New York was greeted with enthusiasm when it was exhibited at the Marshall Field & Company department store in Chicago in October 1911. The perceptive H. Effa Webster of the Examiner described it as
crowded with giant architecture, crowds of people, lines of vehicles, all environing a street and surging over the highway; it’s the story of tumultuous life in a stupendously built city. This picture is not so attractive as some other examples, but it shows the wonderful truth of the artist in depiction, and he paints truth in all these sweeps and details. This picture rings with sincerity in a marvelous combination of big and little reflections that are actual, although clothed with subtle art.
Another Chicago critic observed that New York “rings with sincerity. . . . No wonder Bellows is tagged with the Gotham personality. . . . This artist’s work is worth going to see: it is a lesson in individuality in art.”

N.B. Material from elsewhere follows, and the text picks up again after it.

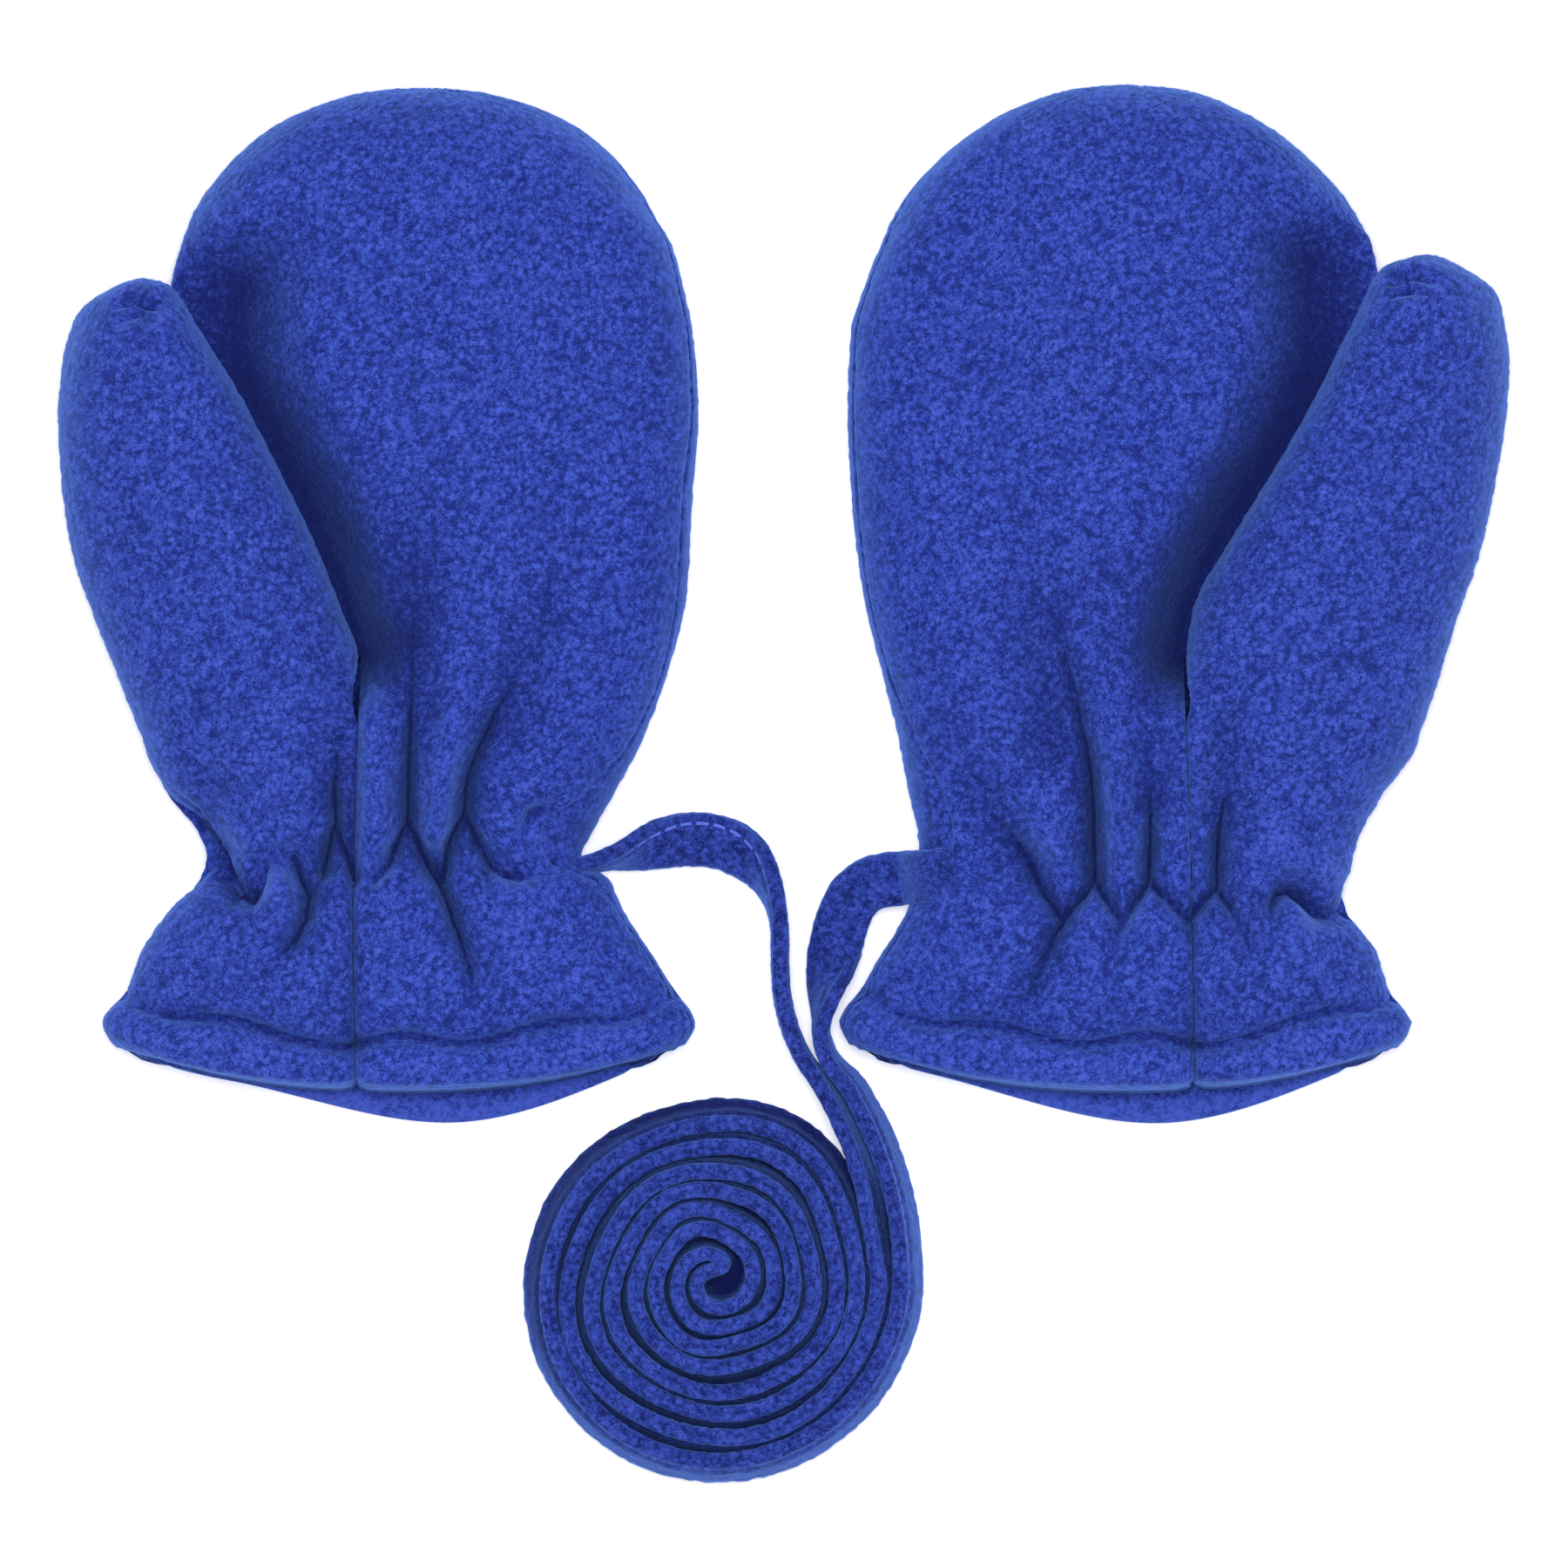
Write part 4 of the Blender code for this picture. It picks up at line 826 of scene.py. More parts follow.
def settled(wide, thick, run, wound, core):
    """The wound strip's section: its upper edge sinks by a share that drifts, its foot spreads.

    The foot spreads more at the coil's core, where it closes the hole in the middle.
    """
    sunk = sum((drift.size * np.sin(run / drift.length + drift.start) for drift in SINK_DRIFTS),
               SINK_MIDDLE)
    kept = 1.0 - EDGE_DIP * sunk * wound
    foot = -STRING_WIDTH / 2.0
    more = (FOOT_SPREAD + CORE_SPREAD * core) * wound
    spread = 1.0 + more[:, None] * smoothstep(0.0, -foot, -wide)
    return foot + (wide - foot) * kept[:, None], thick * spread


print("the coil's core is", round(2.0 * CORE_REACH), "mm wide")

# %% [markdown]
# ## The strip along its route
#
# Sewing the strip to the wrists, winding it and laying it down is one long sweep here. At each
# ring of the route the section is turned by the strip's roll and set in its place. Each ring also
# knows how far down between two turns a point lies, for a painted shade down there and a painted
# light on the turns' upper edges.

# %% Carry the section along the route


def carry(route, wide, thick):
    """Carry a section along a route: wide is turned by the roll from the left of the heading."""
    middle = route[:, :3]
    heading = np.gradient(middle, axis=0)
    heading /= np.linalg.norm(heading, axis=1, keepdims=True)
    left = np.cross(np.array([0.0, 0.0, 1.0]), heading)
    left /= np.linalg.norm(left, axis=1, keepdims=True)
    up = np.cross(heading, left)
    roll = np.radians(route[:, 3])[:, None]
    across_strip = np.cos(roll) * left + np.sin(roll) * up
    through = np.cross(heading, across_strip)
    rings = middle[:, None] + across_strip[:, None] * wide[..., None]
    rings += through[:, None] * thick[..., None]
    outward = across_strip[:, None] * wide[..., None] / STRING_WIDTH
    outward = outward + through[:, None] * thick[..., None] / STRING_THICKNESS
    return rings, outward / np.linalg.norm(outward, axis=-1, keepdims=True)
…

The scholarly literature has emphasized that New York is the preeminent painting that deals with the theme of modern urban life. Recently one art historian characterized it as “the painted apotheosis of the early 20th-century city,” a “picture of modernity in excess.” More accurately, it addresses New York City, specifically midtown Manhattan, as a city transitioning from 19th-century gentility to 20th-century hustle and bustle. Quiet, upper-class, residential neighborhoods like Madison Square and Union Square became commercial districts bordered by skyscrapers and teeming with activity. By embracing contemporary life and representing what is now an all too familiar sight in places like Times Square, Bellows revolutionized the New York urban landscape tradition. To use Samuel Isham’s phrase, conventional painters, and even the progressive realists among the Eight such as George Luks (American, 1866 - 1933), William Glackens (American, 1870 - 1938), and John Sloan (American, 1871 - 1951), often idealized their urban subjects to create “beauty removed from urban realities.” A perceptive critic like Huneker recognized that Bellows had rejected the standard formula used by American impressionist and tonalist artists for their numerous site-specific urban park scenes. Bellows’s novel interpretation of the modern urban environment, along with its implicit message of questioning the idea of progress, was a shock to conservative critics who were accustomed to idealized works such as Childe Hassam’s Union Square in Spring [fig. 2] [fig. 2] Childe Hassam, Union Square in Spring, 1896, oil on canvas, Smith College Museum of Art, Northampton, Massachusetts, purchased with the Winthrop Hillyer Fund, or any of a number of such scenes by Colin Campbell Cooper. The prediction that the New York Times critic had made in 1911 has come true, and Bellows’s New York can indeed be regarded as “the best description of the casual New York scene left by the reporters of the present day.” Vik Muniz’s New York City, after George Bellows (Pictures of Magazines 2) (2011) is one measure of its continuing currency.